**PROBLEM TO WORK ON:**
From the listing below, return each line that includes "this".

[Entries taken from a collection]
-.-.-
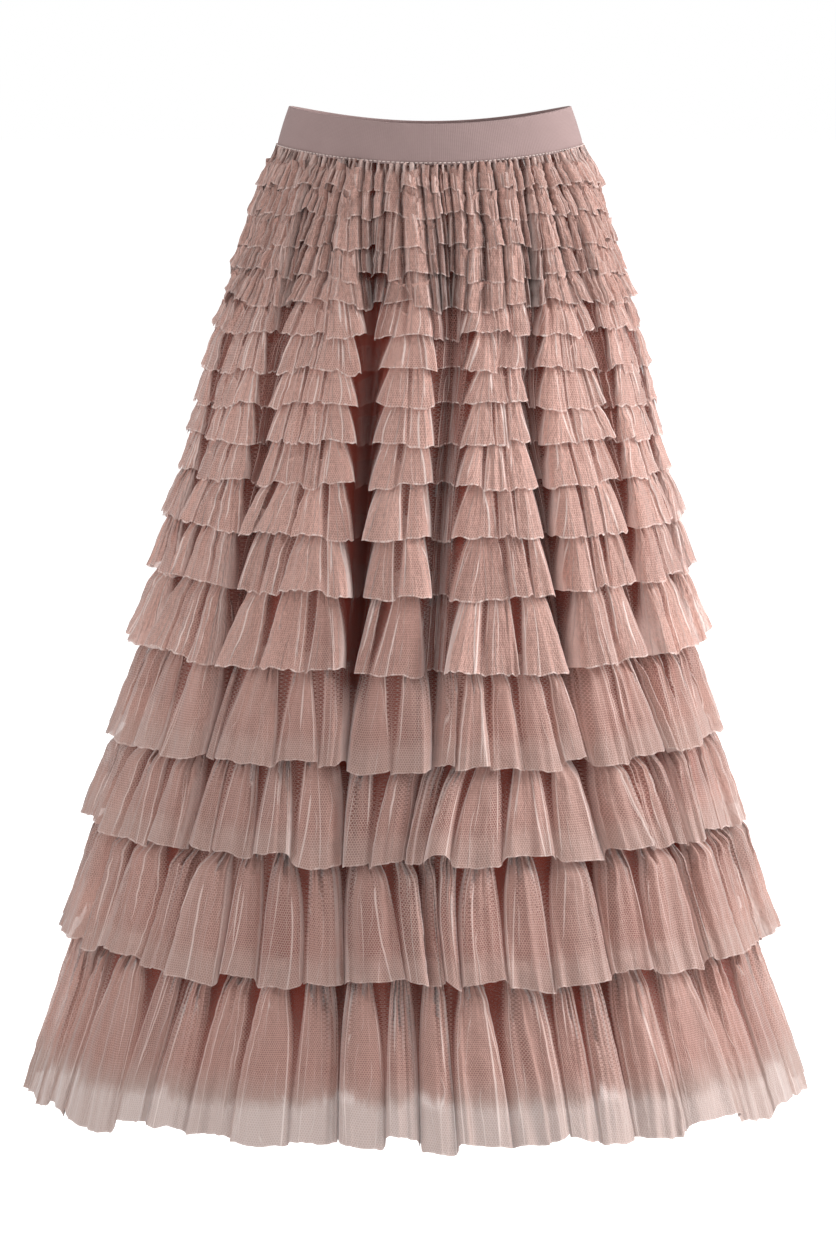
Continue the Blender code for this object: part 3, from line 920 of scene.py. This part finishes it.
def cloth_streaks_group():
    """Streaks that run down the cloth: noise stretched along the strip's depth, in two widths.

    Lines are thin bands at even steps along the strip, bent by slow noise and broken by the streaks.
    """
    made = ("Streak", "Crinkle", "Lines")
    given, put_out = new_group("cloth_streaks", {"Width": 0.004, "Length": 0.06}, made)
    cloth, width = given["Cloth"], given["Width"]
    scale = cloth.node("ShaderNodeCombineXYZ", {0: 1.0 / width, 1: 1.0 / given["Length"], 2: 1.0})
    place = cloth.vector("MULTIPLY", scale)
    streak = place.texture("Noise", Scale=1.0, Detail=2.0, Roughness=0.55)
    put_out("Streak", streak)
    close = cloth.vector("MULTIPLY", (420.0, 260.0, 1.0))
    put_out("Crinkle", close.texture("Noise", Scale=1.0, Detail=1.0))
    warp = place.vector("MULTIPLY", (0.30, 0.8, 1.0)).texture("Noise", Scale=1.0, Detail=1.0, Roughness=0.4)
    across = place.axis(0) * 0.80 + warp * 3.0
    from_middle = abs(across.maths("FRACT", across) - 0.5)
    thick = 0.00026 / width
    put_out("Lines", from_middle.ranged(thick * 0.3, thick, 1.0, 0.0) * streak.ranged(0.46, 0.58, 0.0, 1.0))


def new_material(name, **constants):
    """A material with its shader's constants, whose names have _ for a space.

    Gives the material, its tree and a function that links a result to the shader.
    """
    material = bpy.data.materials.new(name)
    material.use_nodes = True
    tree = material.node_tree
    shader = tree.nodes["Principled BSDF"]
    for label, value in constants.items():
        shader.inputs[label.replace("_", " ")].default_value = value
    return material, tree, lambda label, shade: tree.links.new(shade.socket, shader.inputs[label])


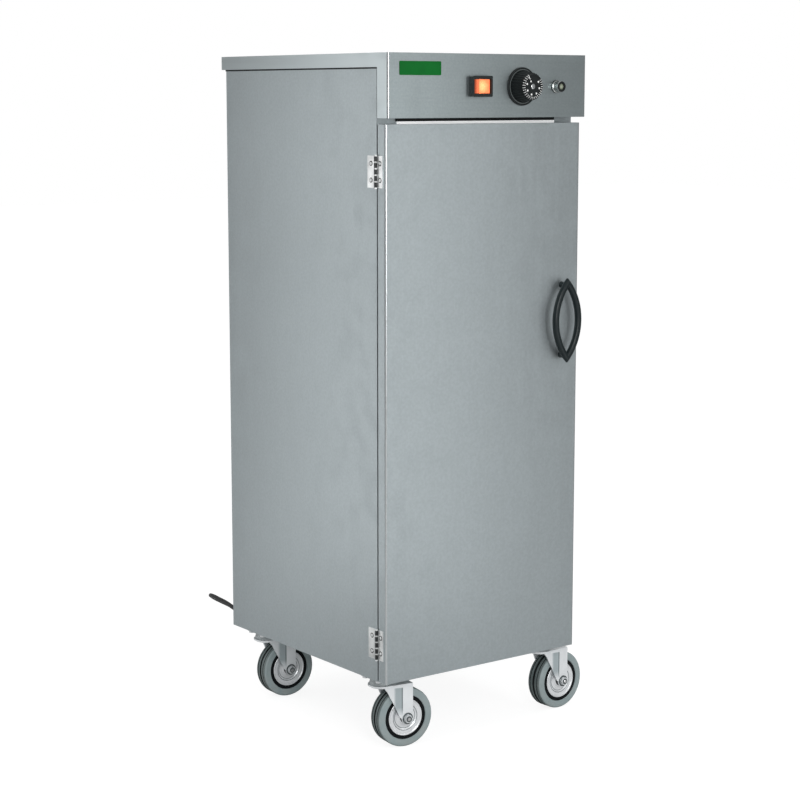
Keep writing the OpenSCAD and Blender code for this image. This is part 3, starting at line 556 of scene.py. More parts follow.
-.-.-
**WRITTEN ANSWER:**
Continue the Blender code for this object: part 3, from line 920 of scene.py. This part finishes it.
Keep writing the OpenSCAD and Blender code for this image. This is part 3, starting at line 556 of scene.py. More parts follow.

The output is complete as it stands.